Christmas Review: Murder in the Snow by Gladys Mitchell

Murder in the Snow Gladys Mitchell

To me, every book is a romantic relationship. For a couple of hundred pages, I stare adoringly at the text, immersing myself in each word.

Sadly, Murder in the Snow didn’t turn into a great love affair. A quarter of the way through, my feelings started to sour. Another dozen pages in, and I was more than ready to break-up with the plot. I kept reading, but never managed to experience that special spark.

My failure to fall in love with this story is probably a case of ‘it’s not you, it’s me’. Gladys Mitchell is a popular writer – some people rate her on a level with Agatha Christie – and in many ways Murder in the Snow is the perfect Christmas mystery.

Set in the beautiful English Cotswolds, the sleuth, Mrs Bradley, makes a spur of the moment decision (with the help of a kitten) to spend Christmas with her nephew, Jonathan, and his new wife, Deb.
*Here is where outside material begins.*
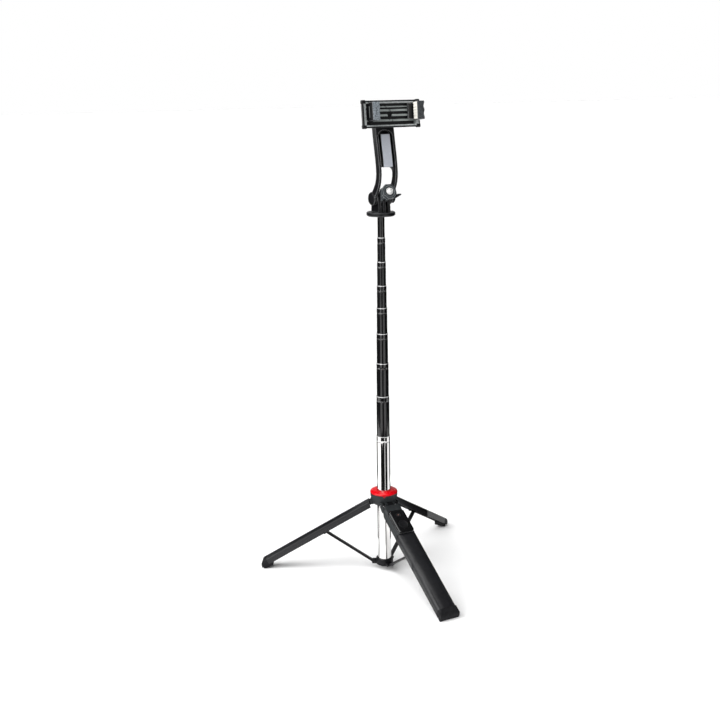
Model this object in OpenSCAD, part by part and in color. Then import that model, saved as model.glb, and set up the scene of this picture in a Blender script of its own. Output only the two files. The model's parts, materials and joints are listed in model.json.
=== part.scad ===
// A selfie stick on a folding tripod: telescoping pole, handle leg with a clip-on remote,
// tilting head and phone clamp.
// Origin: on the ground, on the pole's axis. +Z is up. The handle leg and the clamp face -Y. Millimetres.

/* [Tripod] */
// Distance from the pole's axis to each hinge line of the folding links
pivot_r = 18.5; // [17:0.1:19]
// Height of the leg hinges on the hub, with the legs open
hub_z = 119.5; // [118:0.5:121]
// Height of the brace hinges on the lower hub
lower_z = 12; // [11.5:0.5:13]
// Angle between an open brace and the vertical
open_angle = 56; // [54:0.5:58]
// Angle between a leg's channel and the line through its two hinges
leg_set = 3.2; // [2.8:0.1:3.5]
// Width of the two plain legs
leg_w = 19; // [18:0.5:20]
// Width of the handle leg
handle_w = 33; // [32:0.5:34]
// Radius of the red collar and the hub's rim
hub_r = 22.5; // [22:0.5:24]

/* [Pole] */
// Outside diameter of the chrome base tube
tube_d = 22; // [21.5:0.1:22]
// Height of the base tube's top edge
tube_top = 231.5; // [230:0.5:234]
// Number of telescoping sections inside the base tube
sections = 8; // [8:8]
// Wall thickness of every tube
tube_wall = 0.35; // [0.3:0.05:0.4]
// Radial gap between one tube and the next
tube_gap = 0.34; // [0.3:0.02:0.4]
// Length of each telescoping section
section_len = 198; // [190:1:200]

/* [Head] */
// Height of the tilt axis
tilt_z = 610; // [609:0.5:612]
// Radius of the flange under the head
flange_r = 22; // [21:0.5:23]
// Width of the forked arm
arm_w = 31; // [30.8:0.1:32]
// Front-to-back depth of the forked arm
arm_depth = 11; // [10:0.5:12]

/* [Phone clamp] */
// Width of the clamp frame
clamp_w = 95.3; // [94:0.1:97]
// Height of the clamp frame
clamp_h = 39; // [38:0.5:40]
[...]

The happy couple’s home, a picturesque country mansion, is quickly surrounded by deep snow. The reader’s introduced to a strange and sinister mix of characters, including an unpleasant land agent, accompanied by his seemingly charming cousin.

When mysterious guests arrive for Christmas, the characters tramp around the dangerous countryside in-between discussing a local ghost (a sozzled local vicar who met an unfortunate end).

At this point, I’d expected the obligatory murder, followed by a round-up of suspects and Mrs Bradley’s sharp-eyed conclusion. Instead this story wobbles around the local village, introducing an ever-growing cast of suspects and multiple anonymous letters.

After many weeks, the book finally staggers to a conclusion. Unfortunately, I’d already lost interest. This is probably my fault, as I was distracted by the real life holiday season.

Highs and Lows

Some of Gladys Mitchell’s longer descriptions are excellent, she paints a beautiful picture of the wintry landscape, yet I wasn’t as impressed by the supporting characters. Many aren’t given much page time, so come across as slightly two-dimensional, from the female academic to the local policeman. (Plus, while it’s good to have a female main character in a book published in the 1950s, but why is Mrs Bradley always described as ‘cackling’?)

Plenty of people will adore Murder in the Snow, but it wasn’t for me. The mystery-solving-process is full of twists and turns but the story could have done with more character development and a snappier conclusion.

Verdict: As you’ve already noticed, I didn’t particularly enjoy this book. It has strong points but – I feel – doesn’t stand out among the other festive murder mysteries I’ve read over the past few weeks. However, don’t let my opinion put you off. I’m sure some readers out there will view Murder in the Snow as a wintry treat!